Emile Alphonse Griffith was born Feb. 3, 1938, in St. Thomas, in the U.S. Virgin Islands. He came to New York in his early teens to join his mother, who worked at a hat factory.

The owner, a onetime amateur boxer, noticed Griffith’s physique and recommended him to Clancy, a trainer who later became a television boxing analyst. Griffith was a national Golden Gloves champion 1958 before turning professional.

Early in his career, there were whispers about his sexual orientation — a shocking notion at the time — and sportswriters took winking note of Griffith’s interest in women’s hats.

He married a dancer, Mercedes “Sadie” Donastorg, in 1971, but they were divorced within two years. For most of his life, Griffith deflected questions about his personal life, but he admitted that he visited gay bars that featured transvestite dancers. He sustained kidney damage from a severe beating after leaving a gay bar in 1992.

In interviews for “Ring of Fire” and for various publications, Griffith alternately described himself as bisexual, gay and straight. He participated in New York’s Gay Pride march in 2007.

Jazz trumpeter and composer Terence Blanchard wrote an opera, “Champion,” about the complex strands of Griffith’s life. It premiered last month in St. Louis.

Griffith worked as a youth counselor in New Jersey and as an occasional boxing trainer but lived in poverty during his final years.

Survivors include three brothers, four sisters and a caregiver, Luis Rodrigo Griffith, whom Griffith called his adopted son.

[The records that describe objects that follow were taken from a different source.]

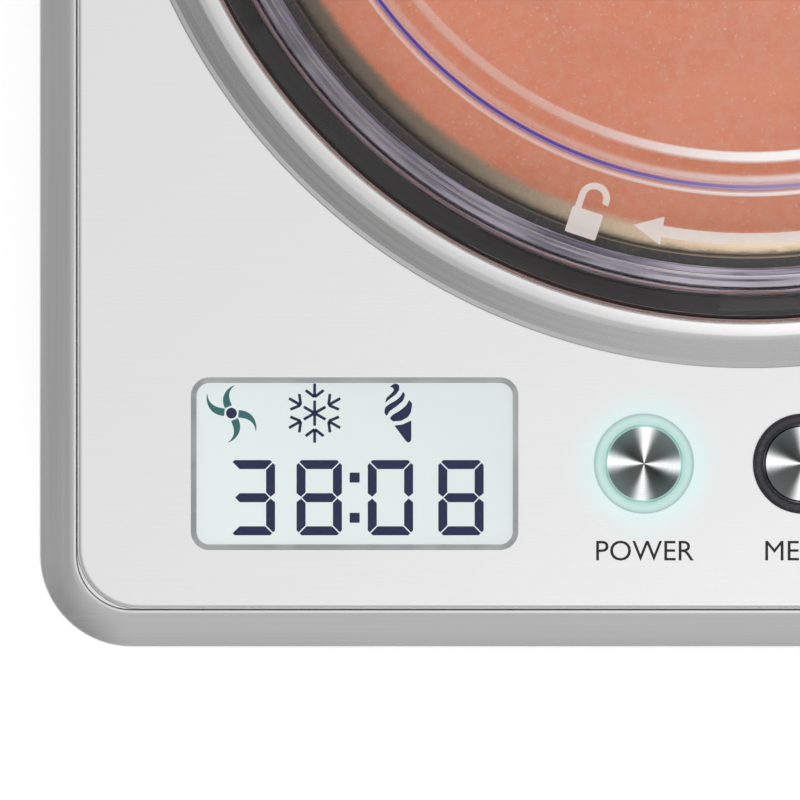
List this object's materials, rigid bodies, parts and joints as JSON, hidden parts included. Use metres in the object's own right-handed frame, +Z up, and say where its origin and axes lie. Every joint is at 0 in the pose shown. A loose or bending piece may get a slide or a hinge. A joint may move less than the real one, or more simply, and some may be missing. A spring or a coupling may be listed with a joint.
{
  "type": "ice cream maker",
  "caption": "Upright countertop ice cream maker with a built-in compressor, removable bowl and paddle, clear bayonet lid, display and push buttons.",
  "frame": {"origin": "middle of the footprint, on the surface that the feet stand on", "axes": "+Z up, front with the controls towards -Y, +X to the right of someone facing the front"},
  "size_m": [0.2758, 0.3166, 0.3643],
  "materials": {
    "plate_steel": "satin",
    "frame_steel": "satin",
    "collar_steel": "polished",
    "wrap_steel": "satin",
    "button_steel": "satin",
    "zinc_steel": "satin",
    "black_shell": "gloss",
    "screw_steel": "satin",
    "black_plastic": "matte",
    "ring_black": "gloss",
    "light_guide": "satin",
    "rubber_black": "matte",
    "seal_silicone": "satin",
    "bowl_aluminium": "satin",
    "well_aluminium": "satin",
    "wire_steel": "polished",
    "clear_plastic": "gloss",
    "paddle_plastic": "satin",
    "lens_clear": "gloss",
    "display_glass": "satin",
    "board_green": "satin",
    "parts_dark": "satin",
    "foam": "matte",
    "tub_grey": "satin",
    "copper": "satin",
    "fin_aluminium": "satin",
    "gear_nylon": "satin",
    "steel_shaft": "polished",
    "gear_case": "satin",
    "pump_iron": "matte",
    "bronze": "satin",
    "pin_brass": "polished"
  },
  "bodies": {
    "housing": {"base_tray": "black_plastic", "rubber_feet": "rubber_black", "housing_wrap": "wrap_steel", "rear_panel": "zinc_steel", "rear_panel_screws": "screw_steel", "power_inlet": "black_plastic", "inlet_pins": "pin_brass", "top_frame": "frame_steel", "top_plate": "plate_steel", "collar_ring": "collar_steel", "locking_ring": "black_plastic", "cooling_well": "well_aluminium", "evaporator_coil": "copper", "well_insulation": "foam", "insulation_tub": "tub_grey", "power_light_ring": "light_guide", "button_rings": "ring_black", "control_board": "board_green", "display_lens": "lens_clear", "display_panel": "display_glass", "gearbox_base": "gear_case", "gearbox_cover": "gear_case", "gearbox_screws": "screw_steel", "drive_motor": "zinc_steel", "shaft_bush": "bronze", "shaft_seal": "rubber_black", "compressor_grommets": "rubber_black", "compressor_bolts": "screw_steel", "compressor_lower": "black_shell", "compressor_upper": "black_shell", "pump_block": "pump_iron", "relay_cover": "black_plastic", "condenser_tube": "copper", "condenser_fins": "fin_aluminium", "condenser_bracket": "zinc_steel", "fan_frame": "black_plastic", "filter_drier": "copper", "discharge_line": "copper", "suction_line": "copper", "capillary_tube": "copper", "power_board": "board_green", "board_components": "parts_dark"},
    "bowl": {"bowl": "bowl_aluminium"},
    "bail": {"bowl_handle": "wire_steel"},
    "washer": {"thrust_washer": "gear_nylon"},
    "paddle": {"paddle": "paddle_plastic"},
    "seal": {"lid_seal": "seal_silicone"},
    "lid": {"lid": "clear_plastic"},
    "cap": {"filler_cap": "clear_plastic"},
    "output": {"output_gear": "gear_nylon", "drive_shaft": "steel_shaft"},
    "idler": {"idler_gear": "gear_nylon"},
    "pinion": {"motor_pinion": "steel_shaft"},
    "fan": {"fan_rotor": "parts_dark"},
    "power_key": {"power_button": "button_steel"},
    "menu_key": {"menu_button": "button_steel"},
    "start_key": {"start_button": "button_steel"},
    "plus_key": {"plus_button": "button_steel"},
    "minus_key": {"minus_button": "button_steel"}
  },
  "joints": [
    {"name": "bowl_lift", "type": "slide", "parent": "housing", "child": "bowl", "axis": [0, 0, 1], "range_m": [0, 0.125]},
    {"name": "bail_swing", "type": "hinge", "parent": "bowl", "child": "bail", "pos_m": [0, 0.02035, 0.323], "axis": [1, 0, 0], "range_deg": [0, 90.01]},
    {"name": "paddle_lift", "type": "slide", "parent": "bowl", "child": "washer", "axis": [0, 0, 1], "range_m": [0, 0.105]},
    {"name": "paddle_spin", "type": "hinge", "parent": "washer", "child": "paddle", "pos_m": [0, 0.02035, 0.2915], "axis": [0, 0, 1], "continuous": true},
    {"name": "lid_lift", "type": "slide", "parent": "washer", "child": "seal", "axis": [0, 0, 1], "range_m": [0, 0.19]},
    {"name": "lid_turn", "type": "hinge", "parent": "seal", "child": "lid", "pos_m": [0, 0.02035, 0.3417], "axis": [0, 0, 1], "range_deg": [0, 37]},
    {"name": "cap_lift", "type": "slide", "parent": "lid", "child": "cap", "axis": [0, 0, 1], "range_m": [0, 0.03]},
    {"name": "output_spin", "type": "hinge", "parent": "housing", "child": "output", "pos_m": [0, 0.02035, 0.177], "axis": [0, 0, 1], "continuous": true},
    {"name": "idler_spin", "type": "hinge", "parent": "housing", "child": "idler", "pos_m": [0, -0.01165, 0.177], "axis": [0, 0, 1], "continuous": true},
    {"name": "pinion_spin", "type": "hinge", "parent": "housing", "child": "pinion", "pos_m": [0, -0.04365, 0.177], "axis": [0, 0, 1], "continuous": true},
    {"name": "fan_spin", "type": "hinge", "parent": "housing", "child": "fan", "pos_m": [0.0838, 0.07415, 0.098], "axis": [1, 0, 0], "continuous": true},
    {"name": "power_press", "type": "slide", "parent": "housing", "child": "power_key", "axis": [0, 0, -1], "range_m": [0, 0.0012], "stiffness_N_per_m": 400, "springref_m": -0.002},
    {"name": "menu_press", "type": "slide", "parent": "housing", "child": "menu_key", "axis": [0, 0, -1], "range_m": [0, 0.0012], "stiffness_N_per_m": 400, "springref_m": -0.002},
    {"name": "start_press", "type": "slide", "parent": "housing", "child": "start_key", "axis": [0, 0, -1], "range_m": [0, 0.0012], "stiffness_N_per_m": 400, "springref_m": -0.002},
    {"name": "plus_press", "type": "slide", "parent": "housing", "child": "plus_key", "axis": [0, 0, -1], "range_m": [0, 0.0012], "stiffness_N_per_m": 400, "springref_m": -0.002},
    {"name": "minus_press", "type": "slide", "parent": "housing", "child": "minus_key", "axis": [0, 0, -1], "range_m": [0, 0.0012], "stiffness_N_per_m": 400, "springref_m": -0.002}
  ],
  "couplings": [
    {"joint": "bail_swing", "follows": "lid_lift", "rad_per_m": 8.2674},
    {"joint": "paddle_spin", "follows": "output_spin", "ratio": 1},
    {"joint": "idler_spin", "follows": "output_spin", "ratio": -3},
    {"joint": "pinion_spin", "follows": "output_spin", "ratio": 9}
  ]
}
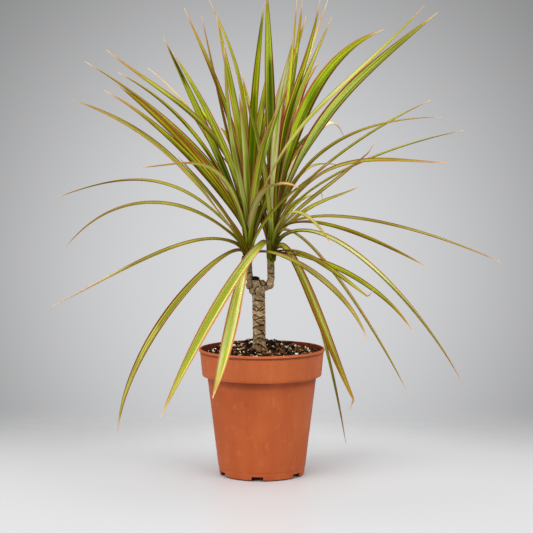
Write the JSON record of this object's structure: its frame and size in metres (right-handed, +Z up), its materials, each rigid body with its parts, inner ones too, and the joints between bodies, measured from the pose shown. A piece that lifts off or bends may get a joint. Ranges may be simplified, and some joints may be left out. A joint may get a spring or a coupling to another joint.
{
  "type": "potted dracaena marginata",
  "caption": "Potted dragon tree: a round nursery pot filled with soil, an upright cane that forks at a knob, and two heads of narrow arching leaves.",
  "frame": {"origin": "middle of the pot's foot, on the surface it stands on", "axes": "+Z up along the pot's axis, +X to the right and +Y away from the viewer in the picture"},
  "size_m": [0.4524, 0.3903, 0.463],
  "materials": {
    "pot": "terracotta-coloured moulded plastic, satin",
    "soil": "dark potting mix with bark chips and perlite",
    "bark": "grey-tan bark with leaf scars",
    "leaf": "satin green leaf with pale stripes and red margins"
  },
  "bodies": {
    "root": {"pot": "pot", "soil": "soil", "trunk": "bark", "left_head": "leaf", "right_head": "leaf"}
  },
  "joints": []
}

In the 2005 documentary, filmmaker Klores introduced Griffith to Paret’s son, Benny Paret Jr. They embraced and wept at the memory of the fatal event in 1962 that forever linked them.

Ever since, Griffith told the New York Daily News in 2005, he had recurring dreams of seeing Kid Paret in the ring, young and alive once more.

“I wake up sweating and crying,” Griffith said. “It’s always like that.”